When I graduated college in 2009, I had a plan. I would move back home and live with my mom until I found an entry-level job as a writer or editor. Then I would get an apartment, maybe move in with my college boyfriend, and begin my “adult” life. I anticipated that all of this would take about six months, max.

Things didn’t exactly work out that way. Turns out, there weren’t really any entry-level jobs in my field because of the recession. There weren’t any jobs, period. I spent over a year applying to dozens of positions, anything I was even remotely qualified for. The result of my search was some sporadic editing gigs, a very-part-time job teaching computer lessons to old people, and an ill-fated administrative assistant position for a company that almost immediately asked me to compose college admission essays for non-English-speaking students. I left that one more deflated than ever.

I didn’t know back then that I wasn’t alone in my aspiring adult struggles. Despite the fact that some of my friends were able to find jobs and be independent, many of these fell through, or were exaggerated. Personally, I tried to avoid telling anyone that I lived at home and only worked part-part time doing freelance editing gigs. I was embarrassed. I still am embarrassed. Because, going on five years later, that part of the equation hasn’t changed.

Yep, folks. I still live at home.

Sometimes it feels like I’ve been stuck in the same place all these years. But that’s not really true. Because I couldn’t find a full-time job, I decided to pursue an MFA in Creative Writing. I’ve been able to spend a lot of time writing, taking classes, and working on this site. My college relationship ended shortly after I graduated, but after a few years of dating disasters and discouragements, I found an awesome boyfriend who is always there for me and is my number one fan.

\It’s because of said boyfriend that I felt inspired to write this post. I’ve been so discouraged lately, feeling like nothing has changed, that I’ll never be truly successful or independent. As I wrap up my graduate degree, edit my two ongoing manuscripts for publication, and begin to contemplate re-entering the job market, all those fears about being behind, being unsuccessful, and being a failure have returned, full force.

I want to be an “adult” so badly. I know my boyfriend is right when he tells me that no one is where they thought they’d be. There are others out there going through what I’m going through, especially those pursuing creative endeavors. I really just want to be a writer who makes enough as a freelance editor and writing teacher to support that dream. It’s still not clear whether that will be possible or enough. Right now, it isn’t.
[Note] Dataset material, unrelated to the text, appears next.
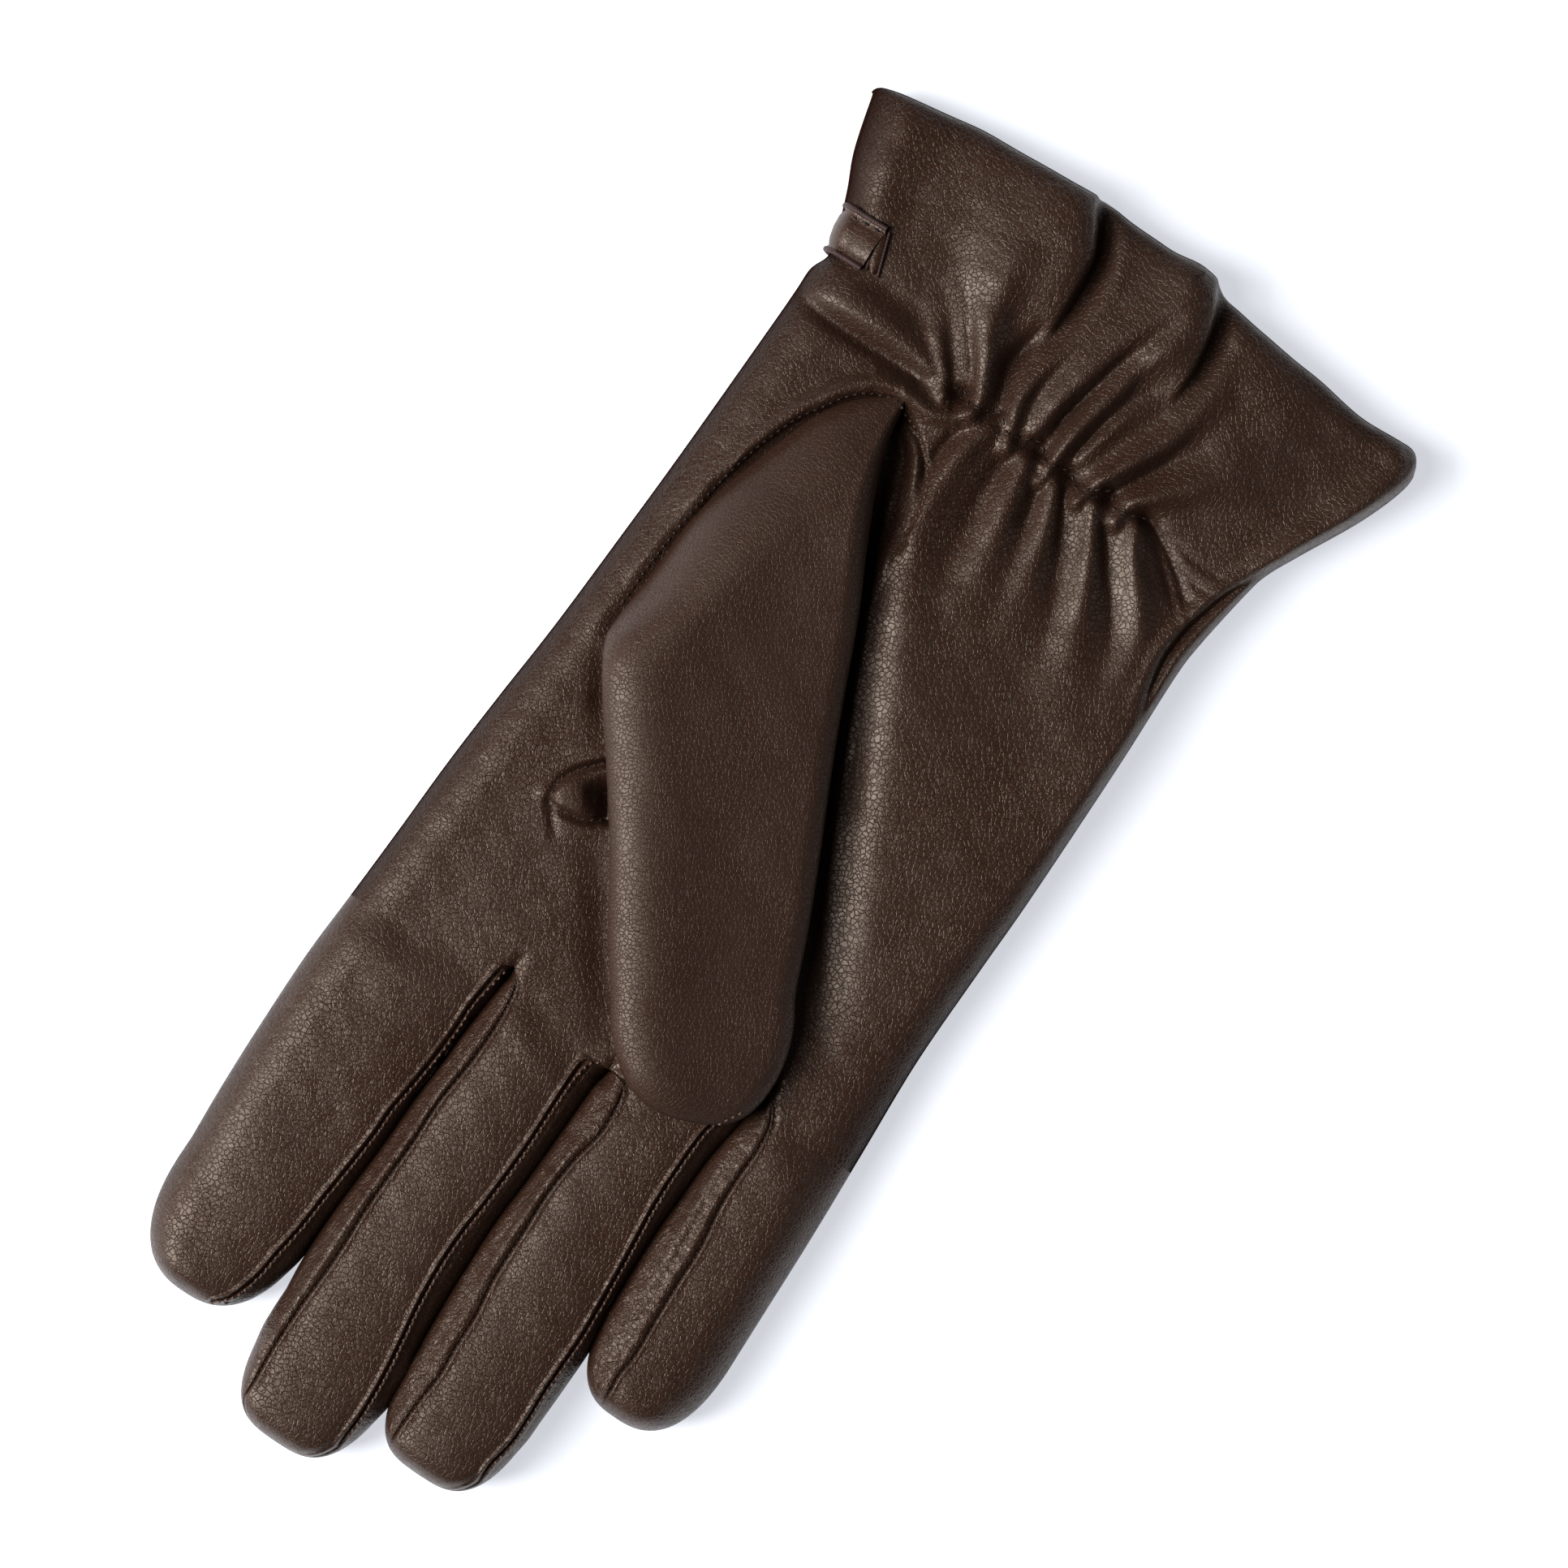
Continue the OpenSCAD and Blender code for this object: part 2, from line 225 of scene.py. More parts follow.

I don’t necessarily have anything motivational to end on. I just wanted to be honest about my new adult journey because I don’t want to hide anymore. As twenty-somethings, we’ve been led to believe that adulthood works a certain way, and that it has a timeframe that must be followed. If you’re not able to follow that timeframe, you’re a failure.

Even though I feel like a failure at times, I’m really just trying to find my way in a world that’s changing and uncertain. I’m lucky to have a mother who supports me and my dream of being a writer. I’m also very lucky that I have a few good friends and a wonderful boyfriend who helps me feel accomplished and talented whenever I feel down and hopeless. There are a few parts of the equation I’ve gotten right, but none showed up the way I expected them to. I can only hope that’s true for everything else, that the pieces will fall into place when they’re ready to, and when I’m ready for them to.

Are you still trying to figure out this whole adulthood thing? Or are you someone who went through this already and came out on the other side?